Braverman, Truss and Fox – we have sent the worst of British public life to Trump’s inauguration

Suella Braveman.
Weirder than Truss … Suella Braveman. Photograph: Dominic Gwinn/Zuma Press Wire/Rex/Shutterstock

No UK prime minister, or indeed any other world leader, has ever been to the inauguration of a US president since the record of attenders began in 1874. It is more likely ignorance than iconoclasm that has led Donald Trump to invite a bunch of leaders anyway.

In other words, Keir Starmer shouldn’t sweat it that he’s not on the invite list. Volodymyr Zelenskyy and Narendra Modi both are, but are not expected to attend: in the first case because he’s busy; in the second, who knows?
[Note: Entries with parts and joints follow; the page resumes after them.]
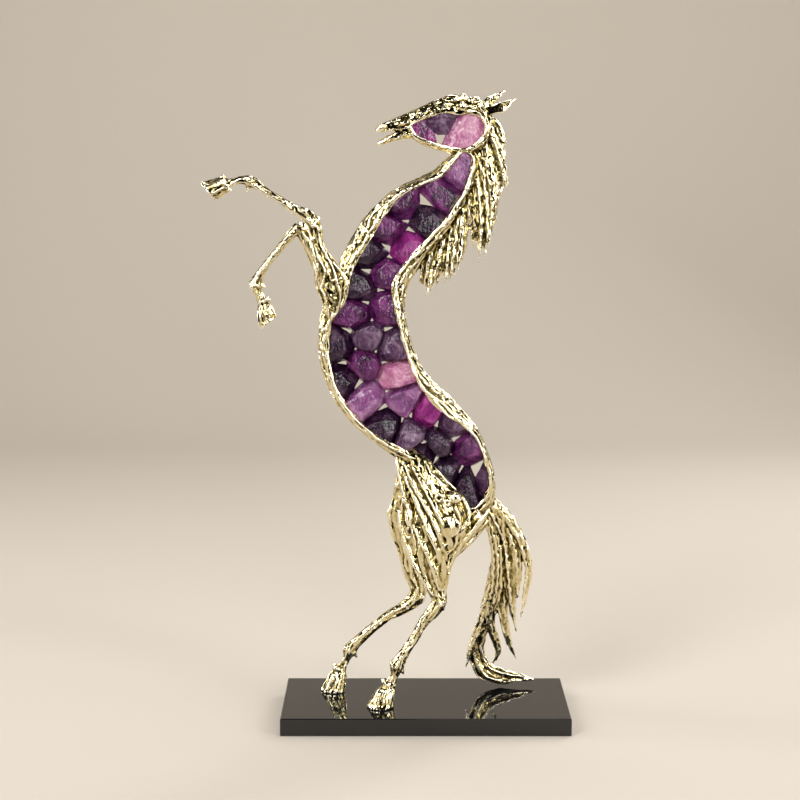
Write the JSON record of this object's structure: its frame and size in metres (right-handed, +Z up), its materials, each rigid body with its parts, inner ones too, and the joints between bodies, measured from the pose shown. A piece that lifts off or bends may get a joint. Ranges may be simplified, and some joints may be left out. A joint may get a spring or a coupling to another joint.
{
  "type": "rearing horse sculpture",
  "caption": "Rearing horse ornament in polished pale gold casting, its open body and head set with amethyst chunks, standing on a polished black slab.",
  "frame": {"origin": "centre of the slab's underside", "axes": "+Z up, -X the way the horse faces, +Y to its far side"},
  "size_m": [0.4009, 0.14, 0.7002],
  "materials": {
    "champagne_gold": "champagne gold plate, mirror polished over a lost wax casting",
    "black_slab": "black stone, polished to a mirror",
    "amethyst_lilac": "pale amethyst, tumbled",
    "amethyst_violet": "violet amethyst, tumbled",
    "amethyst_magenta": "bright amethyst, tumbled",
    "amethyst_plum": "deep amethyst, broken faces",
    "amethyst_smoky": "smoky amethyst with clear veins",
    "amethyst_rose": "rose amethyst, tumbled"
  },
  "bodies": {
    "root": {"slab": "black_slab", "horse_casting": "champagne_gold", "body_stone_01": "amethyst_lilac", "body_stone_02": "amethyst_violet", "body_stone_03": "amethyst_violet", "body_stone_04": "amethyst_plum", "body_stone_05": "amethyst_violet", "body_stone_06": "amethyst_magenta", "body_stone_07": "amethyst_plum", "body_stone_08": "amethyst_violet", "body_stone_09": "amethyst_plum", "body_stone_10": "amethyst_violet", "body_stone_11": "amethyst_violet", "body_stone_12": "amethyst_plum", "body_stone_13": "amethyst_smoky", "body_stone_14": "amethyst_smoky", "body_stone_15": "amethyst_violet", "body_stone_16": "amethyst_plum", "body_stone_17": "amethyst_rose", "body_stone_18": "amethyst_lilac", "body_stone_19": "amethyst_lilac", "body_stone_20": "amethyst_magenta", "body_stone_21": "amethyst_plum", "body_stone_22": "amethyst_smoky", "body_stone_23": "amethyst_plum", "body_stone_24": "amethyst_smoky", "body_stone_25": "amethyst_violet", "body_stone_26": "amethyst_plum", "body_stone_27": "amethyst_plum", "body_stone_28": "amethyst_plum", "body_stone_29": "amethyst_smoky", "head_stone_01": "amethyst_magenta", "head_stone_02": "amethyst_smoky", "head_stone_03": "amethyst_rose"}
  },
  "joints": []
}
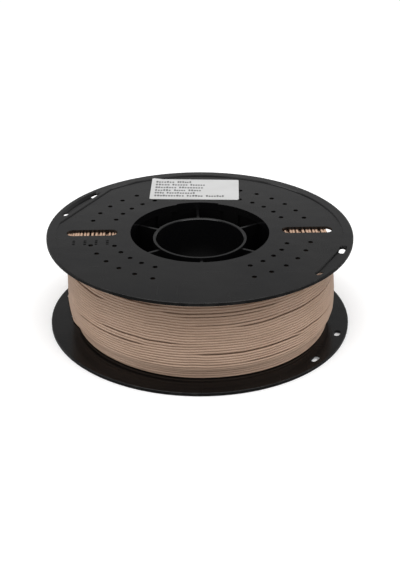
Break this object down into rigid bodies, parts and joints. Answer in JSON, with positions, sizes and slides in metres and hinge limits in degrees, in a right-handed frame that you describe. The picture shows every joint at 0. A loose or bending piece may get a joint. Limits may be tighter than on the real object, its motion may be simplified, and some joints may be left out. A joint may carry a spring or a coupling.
{
  "type": "filament spool",
  "caption": "Filament spool: slotted side plates with rim holes, snapped on a ribbed hub with a central bore, full of tan filament whose free end is tucked in the rim, with a plain label.",
  "frame": {"origin": "centre of the lower rim face, on the surface that the spool lies on", "axes": "+Z along the spool's axis towards the labelled plate; -Y is the front, with the label at the back; +X to the right, near one of the sight slots"},
  "size_m": [0.2, 0.2, 0.0644],
  "materials": {
    "spool_plastic": "moulded, semi-gloss",
    "filament": "extruded, soft sheen",
    "label_paper": "coated paper sticker with rows of plain grey marks"
  },
  "bodies": {
    "root": {"upper_flange": "spool_plastic", "lower_flange": "spool_plastic", "hub_core": "spool_plastic", "filament_winding": "filament", "filament_tail": "filament", "label": "label_paper"}
  },
  "joints": []
}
Trump’s and Modi’s politics aren’t wildly dissimilar, but I can see Modi thinking: “Dude, you’re coming off like an incredibly inexperienced PR person, trying to pack a party by sticking Hello! magazine on a dart board and just seeing where the arrows land.”

President Xi Jinping was invited but can’t attend; former Brazil president Jair Bolsonaro has lost his passport – sorry, had his passport seized by authorities investigating him for an alleged coup; Benjamin Netanyahu declined for reasons unrelated to the international criminal court’s warrant for his arrest – the US resiled from the ruling.

Impossible to say, then, whether this is a hot ticket or not. There are a hell of a lot of people with priors – and I mean engagements, not convictions, though in some cases the two converge. If you’re worried that the UK is underrepresented, don’t be: Liz Truss arrived with some days in hand, wearing a Maga hat. She was upstaged on Sunday, however, by the arrival of Suella Braverman, not because she’s more colourful – not even her Maga hat was as colourful – just because Truss’s stock is weirdness, and Braverman was much more weird.

Braverman arrived mangling her words, “I’m very much looking much forward to the inauguration” and walking alongside Laurence Fox, surely a catastrophe whether it was by accident or design. She said she was grateful for the invitation, but couldn’t confirm that she’d been invited. As a nation, we have sent the very worst of British public life to this event; and, fine, they went of their own accord, but it still sends a neat message.